Hard to lift that. Hard to lift that.

   Outside of combat, Koudelka looks like Resident Evil. You spend the entirety of the game exploring a fairly large and very old building which has at times been a place of worship, a political prison, and a diabolic laboritory, and a number of other things. In keeping with the theme of horror, you're constantly posed with odd camera angles designed to provide mood rather than give you a clear view. While this works extremely well with Resident Evil's first person control scheme, Koudelka uses absolute dirrectional controls, such as those in the recent Final Fantasies. This means that in order to procede in a straight line for a long distance, at times you must change which dirrection you're holding quite frequently, which can be frustrating, especially since only one screen is held in memory at a time. In other words, if you walk in a sloppy manner, you will be penalized with an extra 2 or 3 seconds of load time. Menus are also somewhat irksome. When you use an item, you are sent back out to the main menu screen and must click back into items, then the somewhat superfluous tools menu, if if you wish to use another. This, combined with the lack of any way to sort items, seems shockingly cruel considering that Koudelka was developed by ex-Square employees. In defense of the interface however, most other menus are easily navigated, and the heal spell can be cast directly from the main menu screen.

   The OSV for Koudelka contains some very excellent tracks. Unfortunately, the music in the actual game is not quite as entrancing. The track which plays during all normal fights severely clashes with the overall tone of the game. The music during bosses and cut scenes however offers a stark contrast with faster paced tracks that accentuate the action. Strangely enough, while in the normal exploration mode, there is no music at all, leaving only the ambient sounds of wind and your footsteps. This of course is typical of horror themed games, but without even the eerie breathing of creatures lurking out of sight, it's merely silence. Where Koudelka's audio really shines is in the voice acting. All the dialog in the game is very well voiced. Characters even scream, gasp, and cry in a totally convincing manner, things english speaking voice actors are notorious for botching. Not just the humans sound perfect however. Monsters, particularly bosses, make extremely unearthly and unnerving sounds when damaged. The are only two real problems with the sound in the game. There tends to be a strange echoing constantly, which is either a sign of poor sound equipment, or yet another device to convey the feeling of being in a large stone building with a crypt like atmosphere. Also, the entire game is very quiet. In order to hear everything, one must crank the volume on the TV nearly all the way up.

   The plot and setting for Koudelka really stand apart from other games. It takes place in a very accurate representation of the year 1898 in Aberswythe, Wales. Three characters with vastly different backgrounds run into each other while exploring a vast cathedral turned prison turned laboritory which has come to be infested by innumerable ghosts and Lovecraftian fiends. Each have their own reasons to be there, which slowly unfold as the game goes on. While the entire game is set within a single building, it has a very rich and well developed history, and contains a fair number of inhabitants, living dead, and undead, who make interesting conversationalists. The dialog for the majority of the game is also a far reach from what is normally found in games. Instead of the standard philanthropic melodrama which permiates most RPGs, and indeed most games of any kind, the characters in Koudelka speak largely about such mundane things as their preferences in poetry. Other times, the central characters argue strongly over matters of their differing moralities and philosophies. The end result is a shocking degree of realism that strongly conveys the real world setting.

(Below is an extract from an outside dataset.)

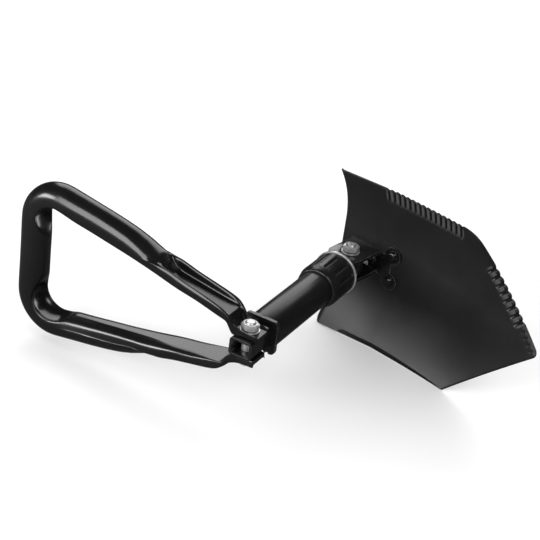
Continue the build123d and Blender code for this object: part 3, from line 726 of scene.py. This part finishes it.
COLLAR_COLUMNS = 432
COLLAR_BORE = 17.0
COLLAR_LIP_BORE = 15.8
COLLAR_LIP = 4.0
FLUTE_PITCH_DEG = 30.0
FLUTE_PHASE_DEG = 7.0
FLUTE_DEPTH = 1.35
FLUTE_HALF_WIDTH = (0.75, 1.95)
FLUTE_FROM = 7.6
FLUTE_TO = 2.0
FLUTE_END_RUN = 1.5
CROWN = 0.22
CROWN_HALF_WIDTH = 5.0
OUTSIDE_BAND = 1.0


def collar_profile(rear, front, outer):
    """(along, radius) from the bore at the handle end, over the outside, to the bore at the ring."""
    taper_end = rear + 6.3
    shoulder = [
        (x, outer - 0.14 * math.exp((taper_end - x) / 0.8)) for x in np.linspace(rear + 6.8, rear + 12.0, 16)
    ]
    return [
        (rear + COLLAR_LIP, COLLAR_BORE), (rear + COLLAR_LIP, COLLAR_LIP_BORE), (rear, COLLAR_LIP_BORE),
        (rear, outer - 2.4), (rear + 0.35, outer - 1.9), (rear + 1.1, outer - 1.55),
        (rear + 3.0, outer - 1.1), (rear + 5.2, outer - 0.5), (taper_end, outer - 0.25),
        *shoulder,
        *[(x, outer) for x in np.linspace(rear + 13.0, front - 4.0, 14)],
        *[(x, outer) for x in np.linspace(front - 3.6, front - 1.4, 6)],
        (front - 0.8, outer - 0.08), (front - 0.3, outer - 0.35), (front, outer - 0.9), (front, COLLAR_BORE),
    ]


def build_collar():
    low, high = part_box("lock_collar")
    rear, front = low.x / MM, high.x / MM
    outer = high.y / MM
    profile = collar_profile(rear, front, outer)
    flute_start = rear + FLUTE_FROM
    flute_end = front - FLUTE_TO
    points = []
    for x, radius in profile:
        for column in range(COLLAR_COLUMNS):
            angle = 2 * math.pi * column / COLLAR_COLUMNS
            r = radius
            if radius > outer - OUTSIDE_BAND:
                turned = (math.degrees(angle) - FLUTE_PHASE_DEG) / FLUTE_PITCH_DEG
                off = abs(turned - round(turned)) * math.radians(FLUTE_PITCH_DEG) * outer
                ahead = max(flute_start + FLUTE_END_RUN - x, 0.0, x - flute_end + FLUTE_END_RUN)
                r -= FLUTE_DEPTH * (1 - float(smooth(math.hypot(off, ahead), *FLUTE_HALF_WIDTH)))
                crown = CROWN * (1 - min(off / CROWN_HALF_WIDTH, 1.0) ** 2)
                r -= crown * float(smooth(x, rear + 5, rear + 9))
            points.append((x, r * math.cos(angle), r * math.sin(angle)))
    faces = ring_faces(len(profile), COLLAR_COLUMNS)
    faces += closing_faces(len(profile), COLLAR_COLUMNS)
    piece = place("collar_sleeve", points, faces, "collar", 40)
    finish_with(piece, NYLON)
    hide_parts("lock_collar")


build_collar()

# ------------------------------------------------------------------------------ hexagon hardware

HEX_COLUMNS = 96
ACROSS_FLATS = 13.0
TURNED_RADIUS = 7.45
TURNED_ANGLE = math.radians(30)
FACE_RADIUS = 5.3
NUT_BORE = 4.05
HEAD_HEIGHT = 5.3
HEAD_TURN = 0.3
SHANK_RADIUS = 3.97
NECK_RADIUS = 4.2
THREADED = 11.5
THREAD_PITCH = 1.25
THREAD_DEPTH = 0.42
# The bolt's chamfered end: (radius, drop from the top)
BOLT_END = ((3.3, 0.25), (2.95, 0.04), (2.6, 0.0), (1.2, 0.0), (0.02, 0.05))


def turned_ring(centre, radius_at, height_at):
    """A ring of points about centre; the radius may depend on the angle, and the height on the radius."""
    ring = []
    for column in range(HEX_COLUMNS):
        angle = 2 * math.pi * column / HEX_COLUMNS
        radius = radius_at(angle) if callable(radius_at) else radius_at
        height = height_at(radius) if callable(height_at) else height_at
        ring.append((centre[0] + radius * math.cos(angle), centre[1] + radius * math.sin(angle), height))
    return ring


def hex_rings(centre, low, high, inner_low, inner_high, phase):
    """Rings of a hexagon with turned corners at both faces, from its lower middle to its upper middle."""

    def hex_radius(angle):
        part = (angle - phase) % (math.pi / 3) - math.pi / 6
        return min(ACROSS_FLATS / 2 / math.cos(part), TURNED_RADIUS)

    def turned_off(radius):
        return max(radius - FACE_RADIUS, 0.0) * math.tan(TURNED_ANGLE) + 0.04

    return [
        turned_ring(centre, inner_low, low + 0.35 if inner_low > 1 else low),
        turned_ring(centre, inner_low + 0.55, low),
        turned_ring(centre, FACE_RADIUS - 0.25, low),
        turned_ring(centre, FACE_RADIUS, low + 0.03),
        turned_ring(centre, hex_radius, lambda radius: low + 0.02 + turned_off(radius)),
        turned_ring(centre, hex_radius, lambda radius: high - 0.02 - turned_off(radius)),
        turned_ring(centre, FACE_RADIUS, high - 0.03),
        turned_ring(centre, FACE_RADIUS - 0.25, high),
        turned_ring(centre, inner_high + 0.55, high),
        turned_ring(centre, inner_high, high - 0.35 if inner_high > 1 else high),
    ]


def thread_ring(centre, z, depth):
    """A ring across a rolled thread; depth 0 is the plain shank."""
    def radius(angle):
        turn_at = (z / THREAD_PITCH - angle / (2 * math.pi)) % 1.0
        return SHANK_RADIUS - depth * (1 - abs(2 * turn_at - 1)) ** 1.2

    return turned_ring(centre, radius, z)


def place_turned(name, rings, faces, body, sharp_deg, node_name):
    points = [point for ring in rings for point in ring]
    piece = place(name, points, faces, body, sharp_deg)
    finish_with(piece, ZINC)
    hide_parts(node_name)


def build_hardware(bolt_node, nut_node, body, centre, phase):
    low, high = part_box(nut_node)
    rings = hex_rings(centre, low.z / MM, high.z / MM, NUT_BORE, NUT_BORE, phase)
    faces = ring_faces(len(rings), HEX_COLUMNS) + closing_faces(len(rings), HEX_COLUMNS)
    place_turned(nut_node + "_turned", rings, faces, body, 24, nut_node)

    # Bolt: head, then a shank whose end carries a rolled thread
    low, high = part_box(bolt_node)
    bottom, top = low.z / MM, high.z / MM
    head_top = bottom + HEAD_HEIGHT
    rings = hex_rings(centre, bottom, head_top, 0.02, NECK_RADIUS, phase + HEAD_TURN)
    for z in [*np.linspace(head_top - 0.35, top - 12.0, 6), *np.linspace(top - 11.9, top - 0.9, 90)]:
        rings.append(thread_ring(centre, z, THREAD_DEPTH if z > top - THREADED else 0.0))
    for radius, drop in BOLT_END:
        rings.append(turned_ring(centre, radius, top - drop))
    faces = ring_faces(len(rings), HEX_COLUMNS)
    faces.append(tuple(reversed(range(HEX_COLUMNS))))
    faces.append(tuple(range((len(rings) - 1) * HEX_COLUMNS, len(rings) * HEX_COLUMNS)))
    place_turned(bolt_node + "_threaded", rings, faces, body, 35, bolt_node)


build_hardware("blade_hinge_bolt", "blade_hinge_nut", "blade_body", blade_pivot, math.radians(4))
build_hardware("handle_hinge_bolt", "handle_hinge_nut", "handle_body", handle_pivot, math.radians(1))

# ------------------------------------------------------------------------- floor, light, camera

FLOOR_REACH = 8.0
FLOOR_GAP = 0.0005
FLOOR_GREY = 0.88
FLOOR_GREY_IN_GLOSS = 0.07
WORLD_STRENGTH = 0.75
WORLD_STRENGTH_IN_GLOSS = 0.02

floor_mesh = bpy.data.meshes.new("floor")
floor_level = cad_low.z - FLOOR_GAP
floor_corners = [
    (x * FLOOR_REACH, y * FLOOR_REACH, floor_level) for x, y in ((-1, -1), (1, -1), (1, 1), (-1, 1))
]
floor_mesh.from_pydata(floor_corners, [], [(0, 1, 2, 3)])
floor = bpy.data.objects.new("floor", floor_mesh)
bpy.context.scene.collection.objects.link(floor)
# Painted shade in reflections: the floor is pale to the camera and to diffuse light, but near black in glossy
# rays.
pale = Nodes("pale_floor")
seen_in_gloss = pale.add("ShaderNodeLightPath").outputs["Is Glossy Ray"]
pale.set(Base_Color=pale.mix(seen_in_gloss, grey(FLOOR_GREY), grey(FLOOR_GREY_IN_GLOSS)), Roughness=0.9,
         Specular_IOR_Level=0.1)
floor.data.materials.append(pale.material)

# The room is bright to the floor and dim in reflections, as with black cards round a product table
world = bpy.data.worlds.new("studio")
world.use_nodes = True
background = world.node_tree.nodes["Background"]
background.inputs["Color"].default_value = (1.0, 1.0, 1.0, 1.0)
ray = world.node_tree.nodes.new("ShaderNodeLightPath")
dimmed = world.node_tree.nodes.new("ShaderNodeMapRange")
world.node_tree.links.new(ray.outputs["Is Glossy Ray"], dimmed.inputs[0])
dimmed.inputs["To Min"].default_value = WORLD_STRENGTH
dimmed.inputs["To Max"].default_value = WORLD_STRENGTH_IN_GLOSS
world.node_tree.links.new(dimmed.outputs[0], background.inputs["Strength"])
bpy.context.scene.world = world

LIT_MIDDLE = Vector((0.03, 0.03, 0.0))


def softbox(name, direction, distance, width, height, radiance):
    """A soft rectangular light looking at the object's middle; distance and size in metres."""
    light = bpy.data.lights.new(name, "AREA")
    light.shape = "RECTANGLE"
    light.size = width
    light.size_y = height
    light.energy = radiance * math.pi * width * height
    lamp = bpy.data.objects.new(name, light)
    towards = Vector(direction).normalized()
    lamp.location = LIT_MIDDLE + towards * distance
    lamp.rotation_mode = "QUATERNION"
    lamp.rotation_quaternion = towards.to_track_quat("Z", "Y")
    bpy.context.scene.collection.objects.link(lamp)


softbox("left_softbox", (-0.906, 0.259, 0.334), 1.7, 0.75, 1.1, 5.5)
softbox("far_left_softbox", (-0.70, 0.70, 0.16), 2.0, 0.8, 0.6, 12.0)
softbox("back_softbox", (0.77, 0.30, 0.58), 2.2, 2.2, 1.5, 2.2)
softbox("key_softbox", (-0.45, -0.75, 0.9), 2.2, 0.9, 0.9, 4.0)
softbox("rear_softbox", (0.95, -0.30, 0.10), 2.2, 1.2, 0.8, 3.2)

# Camera at the photo's angle: its own directions, place and lens
CAMERA_RIGHT = Vector((0.50833, -0.85225, 0.12328))
CAMERA_UP = Vector((0.38714, 0.35410, 0.85132))
CAMERA_LOOK = Vector((0.7691, 0.3850, -0.5100))
CAMERA_PLACE = Vector((-0.9790, -0.4724, 0.6665))
CAMERA_LENS = 105.13
CAMERA_SHIFT = (-0.0036, 0.0273)

camera_data = bpy.data.cameras.new("camera")
camera = bpy.data.objects.new("camera", camera_data)
bpy.context.scene.collection.objects.link(camera)
turned = Matrix((CAMERA_RIGHT, CAMERA_UP, -CAMERA_LOOK)).transposed().to_4x4()
turned.translation = CAMERA_PLACE
camera.matrix_world = turned
camera_data.sensor_width = 36.0
camera_data.lens = CAMERA_LENS
camera_data.shift_x, camera_data.shift_y = CAMERA_SHIFT
camera_data.clip_start = 0.05
camera_data.clip_end = 50.0
bpy.context.scene.camera = camera
bpy.context.scene.view_settings.view_transform = "Standard"
bpy.context.scene.view_settings.exposure = 0.0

Gorgeous intro movie. Gorgeous intro movie.

   The translators of Koudelka had very little work to do. The original Japanese version of the game contained the same english voices with Japanese subtitles. What little text is in the game, mostly in scattered notebooks and letters, is perfectly translated, and fitting. Apart from these, text is limited more or less to menu options and the names of items, the latter of which can be changed at any time.

   While Koudelka was being developed, there was some talk of it having a branching plot. While this is not actually the case, there are places in the game where an event unfolds in a very different manner depending on whether you have performed a certain action or obtained a certain item. There is also a very difficult optional boss in the game, and three different endings. While the three endings branch off within the last five minutes of the game, between the short length of the game, and the few variable points, there is some incentive to play through a second time.

   Graphically speaking, Koudelka is wonderful. The introductory FMV features a fabulously realized foggy landscape and the most realistic clouds ever seen in a game. This gives way to the wonderful prerendered backgrounds of the game, with very well textured, high poly count characters. When zoomed in far enough, you can make out the embroidery on the characters' clothing. Best of all, the characters are anti-aliased well, which is rare on the playstation. There are also four disks worth of FMV to highlight important events. In battle graphics don't seem quite as captivating however. The high polygon counts in character and monster models take up most of the system's memory apparently, leaving a simple flat rectangle as a battlefield. Additionally, whenever a spell is cast, all models are removed except caster and targets, returning afterwards with a little too much slowness and pop-in for comfort. Not only is everything well rendered, nearly everything is very well animated. Each character has a unique stance with every kind of weapon, and monsters, particularly the last few bosses, tend to move in a highly articulated and unearthly manner. The final boss in particular moves in a very surreal and grotesque manner which is disturbing to a more than satisfactory degree. Some other monsters however are simply odd, such as the skeletons which double over and straighten constantly.

   As stated previously, battles in the early portion of the game are very easy. After a while however, the difficulty shoots up quite rapidly, which can make battles nearly impossible if one has upgraded their character in a careless manner. Koudelka also features a number of puzzles, again drawing inspiration from the survival horror genre, which for the most part are simplistic find the key, or solve the combination affairs. There are however one or two puzzles which require a fair amount of thought, and one with such a blatantly obvious solution that one may spend hours trying to solve it after already doing so.

   In summation, Koudelka is an odd mix. Horror fans would pass it over for being too dull, Tactical fans for being too simple, but if approached with an open mind, it can be a very satisfying experience. It features a wonderful atmosphere, an intriguing plot, and very good visuals and music. While its short length may steer one away from purchasing it, it's at least worth a rent if you're in the mood for something different.